[START INFORMATION SHOWN]

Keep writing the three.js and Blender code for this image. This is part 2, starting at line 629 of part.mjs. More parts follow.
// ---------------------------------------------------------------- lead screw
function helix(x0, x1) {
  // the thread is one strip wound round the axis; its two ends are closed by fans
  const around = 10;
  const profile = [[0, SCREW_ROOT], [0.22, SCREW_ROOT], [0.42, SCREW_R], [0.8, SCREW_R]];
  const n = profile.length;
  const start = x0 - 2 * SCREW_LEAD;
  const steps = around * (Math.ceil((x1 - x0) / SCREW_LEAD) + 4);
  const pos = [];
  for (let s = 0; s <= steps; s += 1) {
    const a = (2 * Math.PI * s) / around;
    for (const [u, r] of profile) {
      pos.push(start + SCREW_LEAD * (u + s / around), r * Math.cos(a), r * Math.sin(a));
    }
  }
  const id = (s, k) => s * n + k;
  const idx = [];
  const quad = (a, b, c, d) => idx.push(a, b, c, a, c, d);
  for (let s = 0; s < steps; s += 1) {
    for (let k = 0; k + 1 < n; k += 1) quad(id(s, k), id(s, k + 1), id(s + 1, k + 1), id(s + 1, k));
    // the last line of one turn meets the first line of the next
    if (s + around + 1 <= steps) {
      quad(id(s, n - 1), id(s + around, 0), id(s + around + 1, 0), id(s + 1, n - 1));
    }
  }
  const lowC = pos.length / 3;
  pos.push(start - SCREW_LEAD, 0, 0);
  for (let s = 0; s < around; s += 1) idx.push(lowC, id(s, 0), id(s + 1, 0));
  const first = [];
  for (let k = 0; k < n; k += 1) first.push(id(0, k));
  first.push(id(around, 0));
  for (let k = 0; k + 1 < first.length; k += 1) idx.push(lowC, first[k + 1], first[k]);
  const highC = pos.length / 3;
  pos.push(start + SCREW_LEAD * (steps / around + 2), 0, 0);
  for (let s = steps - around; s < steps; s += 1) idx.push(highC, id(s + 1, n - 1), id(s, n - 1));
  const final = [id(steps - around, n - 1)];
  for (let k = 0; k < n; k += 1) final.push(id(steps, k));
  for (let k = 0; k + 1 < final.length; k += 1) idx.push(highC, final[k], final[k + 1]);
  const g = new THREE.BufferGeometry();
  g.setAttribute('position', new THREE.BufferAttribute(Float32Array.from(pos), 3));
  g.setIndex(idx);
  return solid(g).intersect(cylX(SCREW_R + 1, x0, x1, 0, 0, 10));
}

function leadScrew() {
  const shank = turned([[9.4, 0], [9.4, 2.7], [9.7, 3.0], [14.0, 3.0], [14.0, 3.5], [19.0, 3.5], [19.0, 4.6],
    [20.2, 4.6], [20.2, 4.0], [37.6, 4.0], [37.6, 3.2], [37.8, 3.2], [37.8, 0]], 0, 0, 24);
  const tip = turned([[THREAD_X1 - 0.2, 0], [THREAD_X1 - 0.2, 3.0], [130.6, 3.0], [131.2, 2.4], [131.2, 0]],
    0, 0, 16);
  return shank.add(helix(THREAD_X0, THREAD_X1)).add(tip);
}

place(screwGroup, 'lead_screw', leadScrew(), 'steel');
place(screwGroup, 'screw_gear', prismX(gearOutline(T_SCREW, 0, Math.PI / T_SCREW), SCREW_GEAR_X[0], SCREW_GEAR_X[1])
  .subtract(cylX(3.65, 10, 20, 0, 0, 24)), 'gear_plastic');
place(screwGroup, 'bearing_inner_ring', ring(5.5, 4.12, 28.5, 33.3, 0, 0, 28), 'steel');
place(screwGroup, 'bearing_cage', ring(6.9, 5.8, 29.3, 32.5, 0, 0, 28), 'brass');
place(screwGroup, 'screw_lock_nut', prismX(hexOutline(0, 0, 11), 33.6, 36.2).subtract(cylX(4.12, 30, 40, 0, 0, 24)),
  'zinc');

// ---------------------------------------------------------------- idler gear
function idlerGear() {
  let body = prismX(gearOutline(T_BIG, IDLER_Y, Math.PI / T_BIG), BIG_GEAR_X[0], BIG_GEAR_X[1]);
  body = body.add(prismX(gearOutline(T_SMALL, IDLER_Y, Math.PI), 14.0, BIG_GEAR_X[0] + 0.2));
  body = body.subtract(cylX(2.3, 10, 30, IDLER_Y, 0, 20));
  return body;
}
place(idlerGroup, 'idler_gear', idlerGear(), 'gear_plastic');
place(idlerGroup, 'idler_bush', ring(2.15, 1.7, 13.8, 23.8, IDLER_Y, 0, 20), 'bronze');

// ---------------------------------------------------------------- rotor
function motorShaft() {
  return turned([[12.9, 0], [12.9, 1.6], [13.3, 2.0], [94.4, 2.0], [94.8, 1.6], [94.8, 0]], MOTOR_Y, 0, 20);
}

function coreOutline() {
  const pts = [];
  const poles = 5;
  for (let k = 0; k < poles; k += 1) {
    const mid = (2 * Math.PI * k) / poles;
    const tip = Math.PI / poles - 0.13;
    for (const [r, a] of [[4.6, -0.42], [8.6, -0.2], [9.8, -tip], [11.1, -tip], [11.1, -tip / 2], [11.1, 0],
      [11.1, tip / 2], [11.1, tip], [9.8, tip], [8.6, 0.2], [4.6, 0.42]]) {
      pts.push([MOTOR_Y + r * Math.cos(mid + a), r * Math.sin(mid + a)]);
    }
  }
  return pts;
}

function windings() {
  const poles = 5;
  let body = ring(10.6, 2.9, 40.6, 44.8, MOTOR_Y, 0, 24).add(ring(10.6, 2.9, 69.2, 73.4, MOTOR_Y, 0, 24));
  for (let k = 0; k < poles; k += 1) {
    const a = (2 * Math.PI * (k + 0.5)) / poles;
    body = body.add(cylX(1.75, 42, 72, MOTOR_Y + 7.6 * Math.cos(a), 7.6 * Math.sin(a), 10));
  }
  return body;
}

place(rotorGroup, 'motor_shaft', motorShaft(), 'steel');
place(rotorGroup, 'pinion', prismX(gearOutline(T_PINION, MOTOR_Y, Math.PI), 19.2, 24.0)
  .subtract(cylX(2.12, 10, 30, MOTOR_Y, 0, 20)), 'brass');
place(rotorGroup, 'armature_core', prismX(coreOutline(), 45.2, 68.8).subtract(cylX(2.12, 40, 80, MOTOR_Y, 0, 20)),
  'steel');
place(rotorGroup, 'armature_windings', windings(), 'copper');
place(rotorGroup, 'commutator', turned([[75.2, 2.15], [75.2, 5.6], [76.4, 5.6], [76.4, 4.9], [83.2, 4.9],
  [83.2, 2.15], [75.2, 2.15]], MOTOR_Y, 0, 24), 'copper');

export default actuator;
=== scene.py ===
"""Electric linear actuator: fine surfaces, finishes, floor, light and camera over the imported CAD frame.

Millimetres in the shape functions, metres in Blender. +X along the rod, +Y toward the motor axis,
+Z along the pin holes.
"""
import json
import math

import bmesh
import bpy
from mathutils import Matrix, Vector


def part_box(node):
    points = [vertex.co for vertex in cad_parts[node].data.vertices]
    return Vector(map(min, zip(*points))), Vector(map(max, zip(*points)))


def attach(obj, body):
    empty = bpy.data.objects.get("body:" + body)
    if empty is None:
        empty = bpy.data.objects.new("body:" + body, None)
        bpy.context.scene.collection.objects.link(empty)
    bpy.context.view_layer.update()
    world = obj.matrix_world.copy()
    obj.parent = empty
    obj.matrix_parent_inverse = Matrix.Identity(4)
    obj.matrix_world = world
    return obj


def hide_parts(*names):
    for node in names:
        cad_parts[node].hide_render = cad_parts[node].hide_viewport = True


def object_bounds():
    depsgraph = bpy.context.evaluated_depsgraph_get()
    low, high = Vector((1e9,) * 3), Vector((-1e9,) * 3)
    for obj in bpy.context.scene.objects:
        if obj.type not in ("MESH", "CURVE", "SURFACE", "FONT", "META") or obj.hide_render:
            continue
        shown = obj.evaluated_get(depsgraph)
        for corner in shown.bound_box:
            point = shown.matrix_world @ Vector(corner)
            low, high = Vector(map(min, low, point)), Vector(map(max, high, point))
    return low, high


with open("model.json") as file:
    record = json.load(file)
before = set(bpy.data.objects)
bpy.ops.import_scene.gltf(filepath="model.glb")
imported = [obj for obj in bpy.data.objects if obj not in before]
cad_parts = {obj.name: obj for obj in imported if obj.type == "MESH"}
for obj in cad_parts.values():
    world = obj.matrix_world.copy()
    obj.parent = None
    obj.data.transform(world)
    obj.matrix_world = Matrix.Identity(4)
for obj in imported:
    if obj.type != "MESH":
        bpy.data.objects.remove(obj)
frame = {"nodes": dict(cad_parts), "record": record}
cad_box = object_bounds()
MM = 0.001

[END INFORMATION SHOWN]

▸ EXERCISE GOAL
Which lines in the listing above hold the word "points"? Show each of them.

▸ CORRECT ANSWER
    points = [vertex.co for vertex in cad_parts[node].data.vertices]
    return Vector(map(min, zip(*points))), Vector(map(max, zip(*points)))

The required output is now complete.